• _DATA BLOCK_
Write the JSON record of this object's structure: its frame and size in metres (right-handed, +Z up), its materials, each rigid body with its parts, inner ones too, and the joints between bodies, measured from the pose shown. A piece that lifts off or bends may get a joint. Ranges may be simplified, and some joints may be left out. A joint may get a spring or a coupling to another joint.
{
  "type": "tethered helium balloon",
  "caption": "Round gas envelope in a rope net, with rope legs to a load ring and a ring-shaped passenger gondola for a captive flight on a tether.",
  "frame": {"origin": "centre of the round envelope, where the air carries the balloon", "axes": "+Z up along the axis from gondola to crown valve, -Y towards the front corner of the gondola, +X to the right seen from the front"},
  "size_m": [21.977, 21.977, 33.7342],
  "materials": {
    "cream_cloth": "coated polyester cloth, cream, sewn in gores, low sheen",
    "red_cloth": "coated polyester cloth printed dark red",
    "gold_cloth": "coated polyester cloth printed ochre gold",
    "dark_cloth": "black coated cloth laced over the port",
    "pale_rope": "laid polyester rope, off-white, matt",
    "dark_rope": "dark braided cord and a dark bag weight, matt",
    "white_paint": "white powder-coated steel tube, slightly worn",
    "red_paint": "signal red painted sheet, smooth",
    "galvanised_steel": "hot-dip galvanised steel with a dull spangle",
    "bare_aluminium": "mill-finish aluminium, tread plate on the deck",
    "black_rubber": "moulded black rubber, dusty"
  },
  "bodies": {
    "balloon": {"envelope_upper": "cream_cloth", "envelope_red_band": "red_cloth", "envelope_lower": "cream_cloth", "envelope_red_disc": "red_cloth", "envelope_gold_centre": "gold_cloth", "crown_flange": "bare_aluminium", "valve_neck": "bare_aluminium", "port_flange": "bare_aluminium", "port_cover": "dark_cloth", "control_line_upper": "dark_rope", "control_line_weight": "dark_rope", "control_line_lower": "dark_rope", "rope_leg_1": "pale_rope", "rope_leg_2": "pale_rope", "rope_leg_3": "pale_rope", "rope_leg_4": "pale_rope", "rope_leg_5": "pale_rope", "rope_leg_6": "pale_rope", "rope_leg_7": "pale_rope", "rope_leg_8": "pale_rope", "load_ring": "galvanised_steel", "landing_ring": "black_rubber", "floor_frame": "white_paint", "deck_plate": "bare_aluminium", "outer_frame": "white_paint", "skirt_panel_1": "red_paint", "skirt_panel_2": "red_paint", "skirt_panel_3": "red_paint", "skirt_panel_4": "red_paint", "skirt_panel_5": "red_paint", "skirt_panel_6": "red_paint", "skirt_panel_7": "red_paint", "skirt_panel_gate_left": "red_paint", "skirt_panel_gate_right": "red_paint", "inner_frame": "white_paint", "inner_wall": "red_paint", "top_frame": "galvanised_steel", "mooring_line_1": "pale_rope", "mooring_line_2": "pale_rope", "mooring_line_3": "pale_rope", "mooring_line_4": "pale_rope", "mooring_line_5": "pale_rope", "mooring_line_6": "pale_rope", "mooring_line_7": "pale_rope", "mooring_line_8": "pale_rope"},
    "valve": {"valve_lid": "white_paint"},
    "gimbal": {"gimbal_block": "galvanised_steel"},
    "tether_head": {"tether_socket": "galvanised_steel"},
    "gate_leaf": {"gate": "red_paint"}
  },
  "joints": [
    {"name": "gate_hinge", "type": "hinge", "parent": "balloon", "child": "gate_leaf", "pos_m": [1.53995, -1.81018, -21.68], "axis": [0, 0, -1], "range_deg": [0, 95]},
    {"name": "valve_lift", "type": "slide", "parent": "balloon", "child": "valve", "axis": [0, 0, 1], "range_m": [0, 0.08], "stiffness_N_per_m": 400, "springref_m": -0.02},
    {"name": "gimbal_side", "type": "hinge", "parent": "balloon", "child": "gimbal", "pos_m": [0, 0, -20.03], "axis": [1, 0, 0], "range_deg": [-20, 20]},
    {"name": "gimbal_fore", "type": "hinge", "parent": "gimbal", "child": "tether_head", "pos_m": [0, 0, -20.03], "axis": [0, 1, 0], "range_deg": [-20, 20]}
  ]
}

• _EXERCISE DETAILS_
Please return the data above exactly as given.

• _SOLUTION FOR THIS EXERCISE_
Write the JSON record of this object's structure: its frame and size in metres (right-handed, +Z up), its materials, each rigid body with its parts, inner ones too, and the joints between bodies, measured from the pose shown. A piece that lifts off or bends may get a joint. Ranges may be simplified, and some joints may be left out. A joint may get a spring or a coupling to another joint.
{
  "type": "tethered helium balloon",
  "caption": "Round gas envelope in a rope net, with rope legs to a load ring and a ring-shaped passenger gondola for a captive flight on a tether.",
  "frame": {"origin": "centre of the round envelope, where the air carries the balloon", "axes": "+Z up along the axis from gondola to crown valve, -Y towards the front corner of the gondola, +X to the right seen from the front"},
  "size_m": [21.977, 21.977, 33.7342],
  "materials": {
    "cream_cloth": "coated polyester cloth, cream, sewn in gores, low sheen",
    "red_cloth": "coated polyester cloth printed dark red",
    "gold_cloth": "coated polyester cloth printed ochre gold",
    "dark_cloth": "black coated cloth laced over the port",
    "pale_rope": "laid polyester rope, off-white, matt",
    "dark_rope": "dark braided cord and a dark bag weight, matt",
    "white_paint": "white powder-coated steel tube, slightly worn",
    "red_paint": "signal red painted sheet, smooth",
    "galvanised_steel": "hot-dip galvanised steel with a dull spangle",
    "bare_aluminium": "mill-finish aluminium, tread plate on the deck",
    "black_rubber": "moulded black rubber, dusty"
  },
  "bodies": {
    "balloon": {"envelope_upper": "cream_cloth", "envelope_red_band": "red_cloth", "envelope_lower": "cream_cloth", "envelope_red_disc": "red_cloth", "envelope_gold_centre": "gold_cloth", "crown_flange": "bare_aluminium", "valve_neck": "bare_aluminium", "port_flange": "bare_aluminium", "port_cover": "dark_cloth", "control_line_upper": "dark_rope", "control_line_weight": "dark_rope", "control_line_lower": "dark_rope", "rope_leg_1": "pale_rope", "rope_leg_2": "pale_rope", "rope_leg_3": "pale_rope", "rope_leg_4": "pale_rope", "rope_leg_5": "pale_rope", "rope_leg_6": "pale_rope", "rope_leg_7": "pale_rope", "rope_leg_8": "pale_rope", "load_ring": "galvanised_steel", "landing_ring": "black_rubber", "floor_frame": "white_paint", "deck_plate": "bare_aluminium", "outer_frame": "white_paint", "skirt_panel_1": "red_paint", "skirt_panel_2": "red_paint", "skirt_panel_3": "red_paint", "skirt_panel_4": "red_paint", "skirt_panel_5": "red_paint", "skirt_panel_6": "red_paint", "skirt_panel_7": "red_paint", "skirt_panel_gate_left": "red_paint", "skirt_panel_gate_right": "red_paint", "inner_frame": "white_paint", "inner_wall": "red_paint", "top_frame": "galvanised_steel", "mooring_line_1": "pale_rope", "mooring_line_2": "pale_rope", "mooring_line_3": "pale_rope", "mooring_line_4": "pale_rope", "mooring_line_5": "pale_rope", "mooring_line_6": "pale_rope", "mooring_line_7": "pale_rope", "mooring_line_8": "pale_rope"},
    "valve": {"valve_lid": "white_paint"},
    "gimbal": {"gimbal_block": "galvanised_steel"},
    "tether_head": {"tether_socket": "galvanised_steel"},
    "gate_leaf": {"gate": "red_paint"}
  },
  "joints": [
    {"name": "gate_hinge", "type": "hinge", "parent": "balloon", "child": "gate_leaf", "pos_m": [1.53995, -1.81018, -21.68], "axis": [0, 0, -1], "range_deg": [0, 95]},
    {"name": "valve_lift", "type": "slide", "parent": "balloon", "child": "valve", "axis": [0, 0, 1], "range_m": [0, 0.08], "stiffness_N_per_m": 400, "springref_m": -0.02},
    {"name": "gimbal_side", "type": "hinge", "parent": "balloon", "child": "gimbal", "pos_m": [0, 0, -20.03], "axis": [1, 0, 0], "range_deg": [-20, 20]},
    {"name": "gimbal_fore", "type": "hinge", "parent": "gimbal", "child": "tether_head", "pos_m": [0, 0, -20.03], "axis": [0, 1, 0], "range_deg": [-20, 20]}
  ]
}